3. Notice of the hearing of any application for an order approving the Scheme be published once in the “Sydney Morning Herald” newspaper by an advertisement substantially in the form of “Annexure A” to these Orders, such advertisement to be published on or before 15 June 2007 and the Plaintiff is relieved from compliance with rule 3.4 of the Federal Court (Corporations) Rules 2000 to the extent necessary.
4. The proceedings be adjourned to 9.30 am on 20 June 2007, for hearing of any application to approve the scheme.

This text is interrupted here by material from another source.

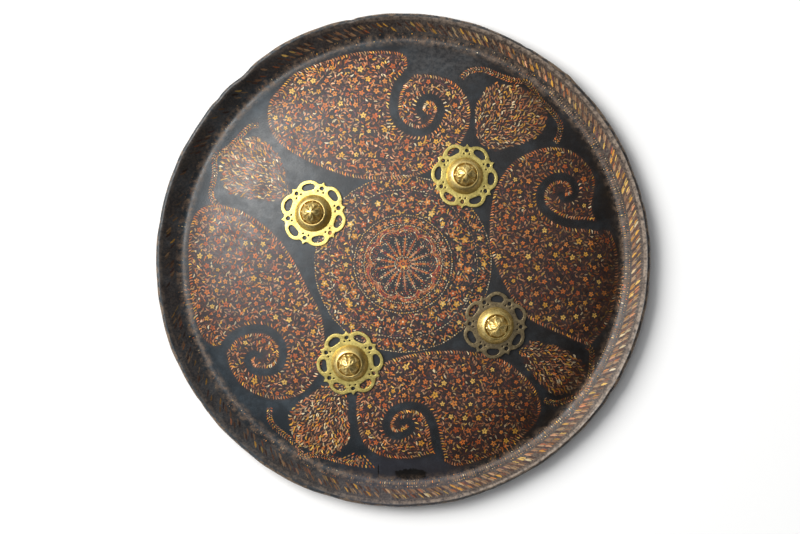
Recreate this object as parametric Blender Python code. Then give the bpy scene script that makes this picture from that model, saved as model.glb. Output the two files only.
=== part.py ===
"""A dhal: a round shield of moulded and lacquered hide with four brass bosses, lying on its back, face up.

The origin is at the middle of the ring that the shield rests on, +Z points out of the shield's face.
"""

import math

import bmesh
import bpy
from mathutils import Matrix, Quaternion, Vector

# Hide shell
OUTER_RADIUS = 0.250
HIDE_THICKNESS = 0.005
TROUGH_RADIUS = 0.224
TROUGH_SOFTNESS = 0.005
SPHERE_RADIUS = 0.690
SHOULDER_DROP = 0.013
SHOULDER_POWER = 9
RIM_SLOPE = 0.84
EDGE_BULGE = 0.0012
REST_CUT = 0.0012
SHELL_SEGMENTS = 64
SECTION_RADII = (0.0, 0.045, 0.09, 0.115, 0.14, 0.17, 0.197, 0.211, 0.218, 0.2225, 0.2265, 0.232)

# Boss places on the shell: distance from the middle, angle, and angle of the first lobe of the plate
BOSS_RADII = (0.1011, 0.1042, 0.1130, 0.1158)
BOSS_ANGLES = (152.4, 53.8, -35.3, -117.3)
LOBE_ANGLES = (41.0, 54.5, 26.0, 6.4)

# Pierced plate
LOBES = 6
PLATE_GAP = 0.00035
PLATE_THICKNESS = 0.0018
LOBE_TIP = 0.0337
LOBE_CENTRE = 0.0204
VALLEY_RADIUS = 0.0298
VALLEY_HALF_ANGLE = 22.0
FINIAL_TIP = 0.0328
OPENING_CENTRE = 0.0262
OPENING_HALF_WIDTH = 0.0066
OPENING_HALF_DEPTH = 0.0042
OPENING_DENT = 0.0014
FINIAL_HOLE_CENTRE = 0.0260
FINIAL_HOLE_RADIUS = 0.0020

# Stepped dome and its shank
DOME_GAP = 0.0003
DOME_RADIUS = 0.0183
DOME_WALL = 0.0016
SKIRT_HEIGHT = 0.0072
KNOB_RADIUS = 0.0112
KNOB_FOOT = 0.0084
GROOVE_DEPTH = 0.0012
DOME_HEIGHT = 0.0172
BUD_PETALS = 4
BUD_CUT = 0.0030
DOME_SEGMENTS = 24
SHANK_RADIUS = 0.0035
SHANK_HOLE_RADIUS = 0.0040
CLENCH_RADIUS = 0.0075
CLENCH_THICKNESS = 0.0018

HIDE_COLOUR = (0.035, 0.028, 0.026, 1.0)
PLATE_COLOUR = (0.66, 0.56, 0.26, 1.0)
DOME_COLOUR = (0.68, 0.50, 0.20, 1.0)


def clear_scene():
    for old in list(bpy.data.objects):
        bpy.data.objects.remove(old, do_unlink=True)


def material(name, colour, roughness, metallic):
    made = bpy.data.materials.new(name)
    made.use_nodes = True
    shader = made.node_tree.nodes["Principled BSDF"]
    shader.inputs["Base Color"].default_value = colour
    shader.inputs["Roughness"].default_value = roughness
    shader.inputs["Metallic"].default_value = metallic
    return made


def add_object(name, bm, look):
    """Turns the bmesh into a smooth-shaded object with one material."""
    bmesh.ops.recalc_face_normals(bm, faces=bm.faces)
    mesh = bpy.data.meshes.new(name)
    bm.to_mesh(mesh)
    bm.free()
    mesh.materials.append(look)
    mesh.shade_smooth()
    mesh.set_sharp_from_angle(angle=math.radians(35))
    made = bpy.data.objects.new(name, mesh)
    bpy.context.scene.collection.objects.link(made)
    return made


def lathe(profile, segments):
    """The closed solid swept by a profile of (radius, height) pairs that starts and ends on the axis."""
    bm = bmesh.new()
    points = [bm.verts.new((radius, 0.0, height)) for radius, height in profile]
    edges = [bm.edges.new(pair) for pair in zip(points, points[1:])]
    bmesh.ops.spin(bm, geom=points + edges, cent=(0, 0, 0), axis=(0, 0, 1),
                   angle=2 * math.pi, steps=segments, use_merge=True)
    bmesh.ops.remove_doubles(bm, verts=bm.verts, dist=1e-5)
    return bm


def drop_of_sphere(radius):
    """How far the domed face falls from its crown at this distance from the middle."""
    sphere = SPHERE_RADIUS - math.sqrt(SPHERE_RADIUS**2 - radius**2)
    return sphere + SHOULDER_DROP * (radius / TROUGH_RADIUS) ** SHOULDER_POWER


def face_height(radius):
    """Height of the face over the bottom of the trough: a soft maximum of the dome and the upturned rim."""
    dome = drop_of_sphere(TROUGH_RADIUS) - drop_of_sphere(radius)
    rim = RIM_SLOPE * (radius - TROUGH_RADIUS)
    return (dome + rim + math.hypot(dome - rim, TROUGH_SOFTNESS)) / 2


def face_normal(radius):
    """Unit normal of the face in the (radius, height) plane, by a central difference."""
    step = 1e-5
    slope = (face_height(radius + step) - face_height(abs(radius - step))) / (2 * step)
    return Vector((-slope, 1.0)).normalized() if radius > 0 else Vector((0.0, 1.0))


def shell_curves():
    """Points of the hide's front and back from the middle to the edge, with the trough's bottom as height 0."""
    front_edge = OUTER_RADIUS - HIDE_THICKNESS * math.sin(math.atan(RIM_SLOPE))
    front = [Vector((radius, face_height(radius))) for radius in SECTION_RADII + (front_edge,)]
    back = [point - HIDE_THICKNESS * face_normal(point.x) for point in front]
    return front, back


def ground_height():
    """Height of the plane that the shield rests on: it takes a little off the underside of the trough."""
    return min(point.y for point in shell_curves()[1]) + REST_CUT


def shell_profile():
    """The hide's section from the crown out to the edge and back underneath, standing on z = 0."""
    front, back = shell_curves()
    edge_bulge = (front[-1] + back[-1]) / 2 + EDGE_BULGE * Vector((1.0, RIM_SLOPE)).normalized()
    ground = ground_height()
    section = front + [edge_bulge] + back[::-1]
    return [(max(point.x, 0.0), max(point.y, ground) - ground) for point in section]


def boss_frame(number):
    """Matrix of the boss's local frame: origin on the face, +Z along the face's normal, +X at the first lobe."""
    angle = math.radians(BOSS_ANGLES[number])
    radius = BOSS_RADII[number]
    outward = face_normal(radius)
    place = Vector((radius * math.cos(angle), radius * math.sin(angle), face_height(radius) - ground_height()))
    normal = Vector((outward.x * math.cos(angle), outward.x * math.sin(angle), outward.y))
    lean = Vector((0, 0, 1)).rotation_difference(normal)
    turn = Quaternion((0, 0, 1), math.radians(LOBE_ANGLES[number]))
    return Matrix.Translation(place) @ (lean @ turn).to_matrix().to_4x4()


def shank_cutter(number):
    """The cylinder that makes the hole for a shank."""
    bm = bmesh.new()
    bmesh.ops.create_cone(bm, cap_ends=True, segments=16, radius1=SHANK_HOLE_RADIUS,
                          radius2=SHANK_HOLE_RADIUS, depth=4 * HIDE_THICKNESS)
    cutter = add_object(f"shank_hole_{number + 1}", bm, material("cutter", HIDE_COLOUR, 1.0, 0.0))
    cutter.matrix_world = boss_frame(number)
    cutter.hide_render = True
    cutter.display_type = "WIRE"
    return cutter


def make_shield_body(look):
    body = add_object("shield_body", lathe(shell_profile(), SHELL_SEGMENTS), look)
    for number in range(len(BOSS_RADII)):
        hole = body.modifiers.new(f"shank_hole_{number + 1}", "BOOLEAN")
        hole.operation = "DIFFERENCE"
        hole.solver = "EXACT"
        hole.object = shank_cutter(number)


def polar(radius, degrees):
    return Vector((radius * math.cos(math.radians(degrees)), radius * math.sin(math.radians(degrees)), 0.0))


def lobe_arc(axis_angle, steps):
    """Points of one round lobe, from valley to valley."""
    centre = polar(LOBE_CENTRE, axis_angle)
    valley = polar(VALLEY_RADIUS, axis_angle - VALLEY_HALF_ANGLE) - centre
    half_sweep = (polar(1.0, axis_angle)).angle(valley)
    points = []
    for step in range(steps + 1):
        sweep = math.degrees(half_sweep) * (2 * step / steps - 1)
        points.append(centre + polar(LOBE_TIP - LOBE_CENTRE, axis_angle + sweep))
    return points


def plate_outline():
    """Six lobes, with a pointed tip in each valley between them."""
    outline = []
    for lobe in range(LOBES):
        angle = lobe * 360 / LOBES
        outline += lobe_arc(angle, 6)
        outline.append(polar(FINIAL_TIP, angle + 180 / LOBES))
    return outline


def lobe_opening(axis_angle, steps=12):
    """The opening in a lobe: an oval with its inner side pushed in towards the rim of the lobe."""
    points = []
    for step in range(steps):
        turn = 2 * math.pi * step / steps
        dent = OPENING_DENT * max(0.0, -math.cos(turn)) ** 3
        outwards = OPENING_CENTRE + OPENING_HALF_DEPTH * math.cos(turn) + dent
        sideways = OPENING_HALF_WIDTH * math.sin(turn)
        points.append(Matrix.Rotation(math.radians(axis_angle), 3, "Z") @ Vector((outwards, sideways, 0.0)))
    return points


def round_hole(centre, radius, steps):
    return [centre + polar(radius, 360 * step / steps) for step in range(steps)]


def plate_holes():
    holes = [round_hole(Vector((0, 0, 0)), SHANK_HOLE_RADIUS, 16)]
    for lobe in range(LOBES):
        angle = lobe * 360 / LOBES
        holes.append(lobe_opening(angle))
        holes.append(round_hole(polar(FINIAL_HOLE_CENTRE, angle + 180 / LOBES), FINIAL_HOLE_RADIUS, 8))
    return holes


def plate_mesh():
    """The pierced plate, cut flat, thickened and bent over the curve of the hide."""
    bm = bmesh.new()
    edges = []
    for loop in [plate_outline()] + plate_holes():
        points = [bm.verts.new(point) for point in loop]
        edges += [bm.edges.new(pair) for pair in zip(points, points[1:] + points[:1])]
    bmesh.ops.triangle_fill(bm, use_beauty=True, use_dissolve=False, edges=edges, normal=(0, 0, 1))
    grown = bmesh.ops.extrude_face_region(bm, geom=bm.faces[:])
    raised = [item for item in grown["geom"] if isinstance(item, bmesh.types.BMVert)]
    bmesh.ops.translate(bm, verts=raised, vec=(0, 0, PLATE_THICKNESS))
    for vert in bm.verts:
        spread = math.hypot(vert.co.x, vert.co.y)
        vert.co.z += PLATE_GAP - (SPHERE_RADIUS - math.sqrt(SPHERE_RADIUS**2 - spread**2))
    return bm


def make_boss_flange(number, look):
    flange = add_object(f"boss_flange_{number + 1}", plate_mesh(), look)
    flange.matrix_world = boss_frame(number)


def dome_profile():
    """Section of the boss from the bud's top down its outside, up the hollow, down the shank to the clench."""
    foot = PLATE_GAP + PLATE_THICKNESS + DOME_GAP
    skirt_run = DOME_RADIUS - KNOB_RADIUS - GROOVE_DEPTH
    skirt = []
    for step in range(4):
        turn = math.radians(90 * step / 3)
        skirt.append((DOME_RADIUS - skirt_run * (1 - math.cos(turn)), foot + SKIRT_HEIGHT * math.sin(turn)))
    knob_rise = DOME_HEIGHT - KNOB_FOOT
    knob = []
    for step in range(4):
        turn = math.radians(90 * step / 4)
        knob.append((KNOB_RADIUS * math.cos(turn), foot + KNOB_FOOT + knob_rise * math.sin(turn)))
    groove = [(KNOB_RADIUS - GROOVE_DEPTH, foot + SKIRT_HEIGHT)]
    outside = skirt + groove + knob + [(0.0, foot + DOME_HEIGHT)]
    hollow = [(SHANK_RADIUS, foot + KNOB_FOOT + 0.3 * knob_rise),
              (KNOB_RADIUS - 2 * DOME_WALL, foot + SKIRT_HEIGHT - DOME_WALL),
              (DOME_RADIUS - 1.6 * DOME_WALL, foot + 0.45 * SKIRT_HEIGHT),
              (DOME_RADIUS - DOME_WALL, foot)]
    clench_top = -HIDE_THICKNESS - PLATE_GAP
    shank = [(SHANK_RADIUS, clench_top),
             (CLENCH_RADIUS, clench_top),
             (CLENCH_RADIUS, clench_top - 0.5 * CLENCH_THICKNESS),
             (CLENCH_RADIUS - 0.5 * CLENCH_THICKNESS, clench_top - CLENCH_THICKNESS),
             (0.0, clench_top - CLENCH_THICKNESS)]
    return outside[::-1] + hollow[::-1] + shank


def cut_petals(bm):
    """Draws the knob's outside in between its petals, deepest half way up the bud."""
    foot = PLATE_GAP + PLATE_THICKNESS + DOME_GAP + KNOB_FOOT
    for vert in bm.verts:
        spread = math.hypot(vert.co.x, vert.co.y)
        rise = (vert.co.z - foot) / (DOME_HEIGHT - KNOB_FOOT)
        if rise < 0.0 or spread < 0.4 * KNOB_RADIUS:
            continue
        furrow = math.cos(BUD_PETALS / 2 * math.atan2(vert.co.y, vert.co.x)) ** 6
        shrink = BUD_CUT * furrow * min(1.0, 0.3 + rise) / spread
        vert.co.x *= 1 - shrink
        vert.co.y *= 1 - shrink


def make_boss_dome(number, look):
    bm = lathe(dome_profile(), DOME_SEGMENTS)
    cut_petals(bm)
    dome = add_object(f"boss_dome_{number + 1}", bm, look)
    dome.matrix_world = boss_frame(number)


clear_scene()
make_shield_body(material("lacquered_hide", HIDE_COLOUR, 0.40, 0.0))
plate_brass = material("plate_brass", PLATE_COLOUR, 0.35, 1.0)
dome_brass = material("dome_brass", DOME_COLOUR, 0.30, 1.0)
for boss in range(len(BOSS_RADII)):
    make_boss_flange(boss, plate_brass)
    make_boss_dome(boss, dome_brass)
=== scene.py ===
import math

import bmesh
import bpy
import numpy as np
from mathutils import Matrix, Quaternion, Vector


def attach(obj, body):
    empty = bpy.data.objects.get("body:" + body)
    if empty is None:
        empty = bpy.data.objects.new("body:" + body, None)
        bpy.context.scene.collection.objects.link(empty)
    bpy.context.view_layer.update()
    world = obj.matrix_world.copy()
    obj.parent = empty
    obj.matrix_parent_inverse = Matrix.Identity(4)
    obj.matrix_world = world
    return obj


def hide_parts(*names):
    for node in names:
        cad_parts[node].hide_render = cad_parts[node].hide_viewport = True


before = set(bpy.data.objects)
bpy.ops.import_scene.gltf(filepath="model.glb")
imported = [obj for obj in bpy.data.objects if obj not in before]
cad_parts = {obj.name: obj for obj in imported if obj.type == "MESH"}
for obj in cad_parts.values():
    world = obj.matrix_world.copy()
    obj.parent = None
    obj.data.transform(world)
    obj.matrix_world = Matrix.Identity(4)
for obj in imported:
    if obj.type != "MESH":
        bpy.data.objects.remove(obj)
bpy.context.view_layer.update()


# ---------------------------------------------------------------------------
# Shield body: one disc of thick hide, soaked and moulded to a shallow dome with an upturned rim,
# then lacquered blue-black and painted on its face; the back is bare dressed hide.
# It stands on the ring under its trough. The face's height is set by the values of the CAD solid.
# ---------------------------------------------------------------------------

OUTER_RADIUS = 0.250
HIDE_THICKNESS = 0.005
TROUGH_RADIUS = 0.224
TROUGH_SOFTNESS = 0.005
DOME_SPHERE_RADIUS = 0.690
SHOULDER_DROP = 0.013
SHOULDER_POWER = 9
RIM_SLOPE = 0.84
EDGE_BULGE = 0.0012
REST_CUT = 0.0012
FACE_CELLS = 136
BACK_CELLS = FACE_CELLS // 2
EDGE_RINGS = 4
MM = 0.001
STROKE_LAYERS = 6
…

5. These orders be entered forthwith.
Annexure A
Form 6
Notice of Hearing to Approve Arrangements
TO all creditors and members of CCI Holdings Limited
ABN 51 000 680 740 (CCI)
TAKE NOTICE that at 9:30am on 20 June 2007, the Federal Court of Australia at Law Courts Building, Queens Square, Sydney NSW 2000 will hear an application by CCI seeking the approval of an arrangement between CCI and its shareholders (other than Excluded Shareholders as defined in the scheme of arrangement) if agreed to by resolutions to be considered, and, if thought fit, passed (with or without modification) by various meetings of the members of CCI. to be held on 18 June 2007.
If you wish to oppose the approval of the above arrangement, you must file and serve on CCI a notice of appearance, in the prescribed form, together with any affidavit on which you wish to rely at the hearing. The notice of appearance and affidavit must be served on CCI at its address for service by no later than 5.00 pm on 19 June 2007.
The address for service of CCI is, c/o Deacons, Lawyers, 1 Alfred Street, Circular Quay, NSW 2000 (Reference : Shaun Clyne).
_________________________
Company Secretary
Note: Settlement and entry of orders is dealt with in Order 36 of the Federal Court Rules.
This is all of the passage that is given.